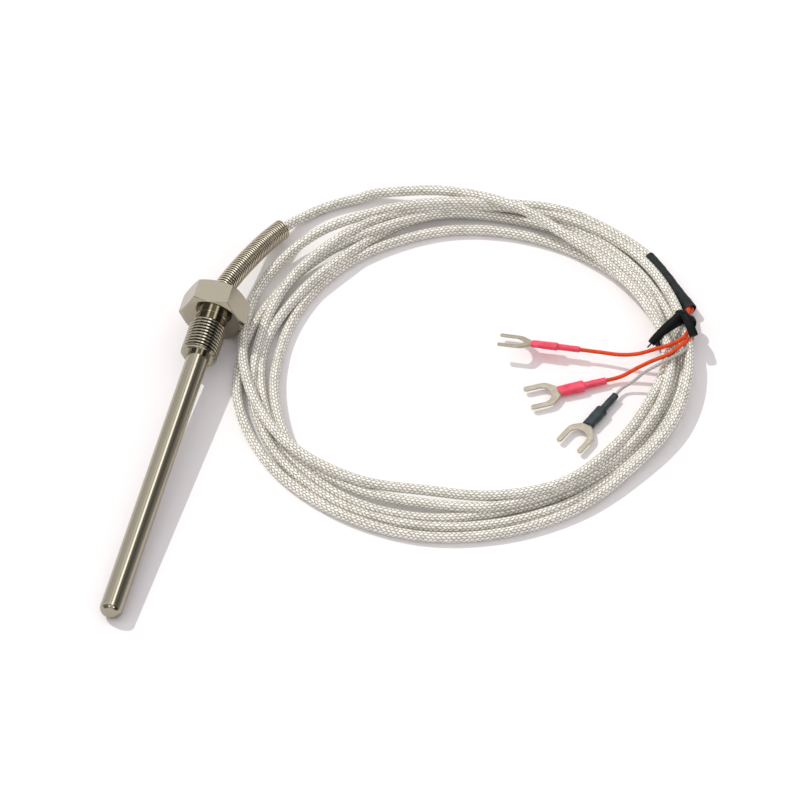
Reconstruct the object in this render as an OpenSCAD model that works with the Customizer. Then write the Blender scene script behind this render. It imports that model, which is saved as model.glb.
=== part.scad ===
// Screw-in resistance temperature probe with a spring-relieved, braided lead cable.
// The probe lies on z = 0 along Y, its tip towards -Y, and the coiled cable lies beside it.

/* [Protection tube] */
// Outside diameter of the closed-end tube
tube_d = 6; // [5:0.1:7]
// Wall thickness of the tube
tube_wall = 0.5; // [0.3:0.05:0.7]
// Thickness of the closed end
tube_end_wall = 1.2; // [0.8:0.1:2]
// Radius rolled round the edge of the closed end
tip_radius = 1.9; // [1:0.1:2.2]
// Insertion length, from the seat of the hexagon to the tip
insertion_len = 98; // [60:1:160]

/* [Screwed fitting] */
// Major diameter of the thread
thread_d = 10; // [9:0.1:12]
// Pitch of the thread
thread_pitch = 1; // [0.75:0.25:1.25]
// Length of the shank below the hexagon, relief groove included
shank_len = 13; // [10:0.5:20]
// Length of the relief groove under the hexagon, its flank included
relief_len = 2.4; // [2.4:0.1:3]
// Length of the flank that rises from the groove to the thread
relief_flank_len = 0.35; // [0.2:0.05:0.35]
// Chamfer at the end of the thread
shank_chamfer = 0.8; // [0.4:0.1:1]
// Hexagon across its flats
hex_af = 16; // [13:0.5:19]
// Height of the hexagon
hex_h = 7.5; // [5:0.5:10]
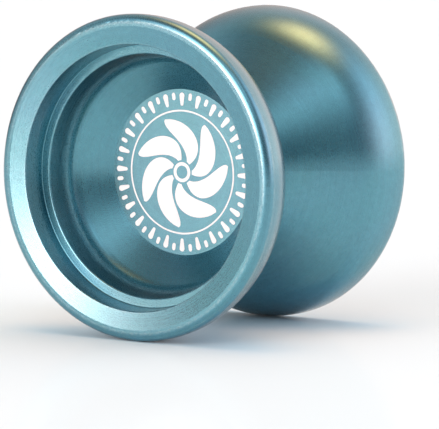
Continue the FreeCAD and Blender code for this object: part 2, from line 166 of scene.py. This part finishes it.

GOAL OF THE EXERCISE: Every record should be given again exactly.

OUTPUT:
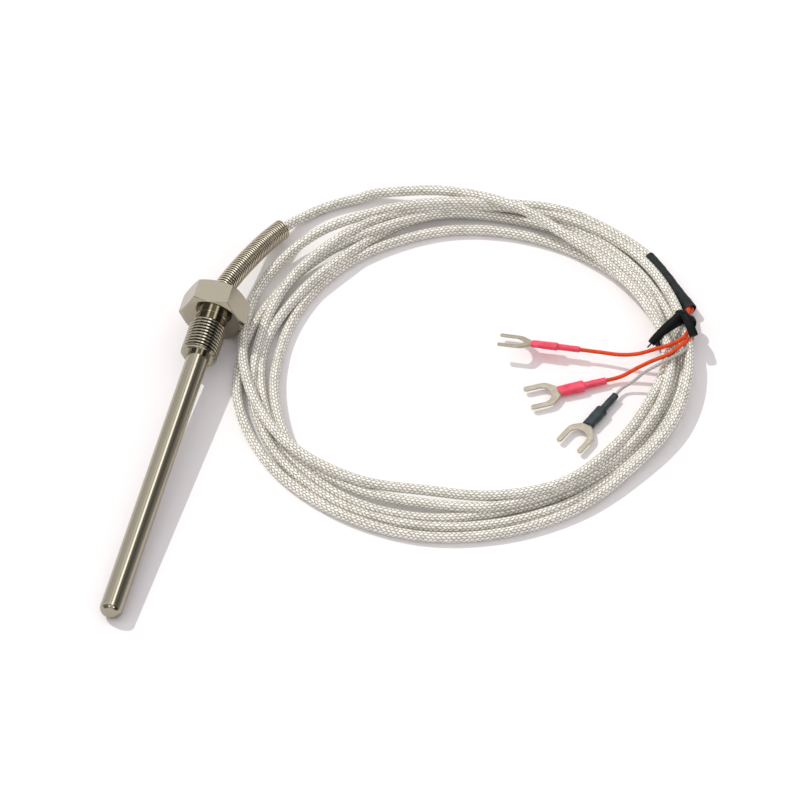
Reconstruct the object in this render as an OpenSCAD model that works with the Customizer. Then write the Blender scene script behind this render. It imports that model, which is saved as model.glb.
=== part.scad ===
// Screw-in resistance temperature probe with a spring-relieved, braided lead cable.
// The probe lies on z = 0 along Y, its tip towards -Y, and the coiled cable lies beside it.

/* [Protection tube] */
// Outside diameter of the closed-end tube
tube_d = 6; // [5:0.1:7]
// Wall thickness of the tube
tube_wall = 0.5; // [0.3:0.05:0.7]
// Thickness of the closed end
tube_end_wall = 1.2; // [0.8:0.1:2]
// Radius rolled round the edge of the closed end
tip_radius = 1.9; // [1:0.1:2.2]
// Insertion length, from the seat of the hexagon to the tip
insertion_len = 98; // [60:1:160]

/* [Screwed fitting] */
// Major diameter of the thread
thread_d = 10; // [9:0.1:12]
// Pitch of the thread
thread_pitch = 1; // [0.75:0.25:1.25]
// Length of the shank below the hexagon, relief groove included
shank_len = 13; // [10:0.5:20]
// Length of the relief groove under the hexagon, its flank included
relief_len = 2.4; // [2.4:0.1:3]
// Length of the flank that rises from the groove to the thread
relief_flank_len = 0.35; // [0.2:0.05:0.35]
// Chamfer at the end of the thread
shank_chamfer = 0.8; // [0.4:0.1:1]
// Hexagon across its flats
hex_af = 16; // [13:0.5:19]
// Height of the hexagon
hex_h = 7.5; // [5:0.5:10]
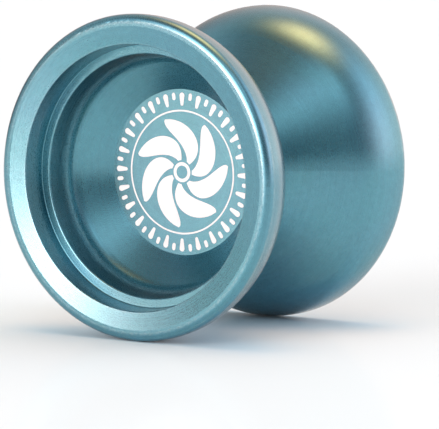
Continue the FreeCAD and Blender code for this object: part 2, from line 166 of scene.py. This part finishes it.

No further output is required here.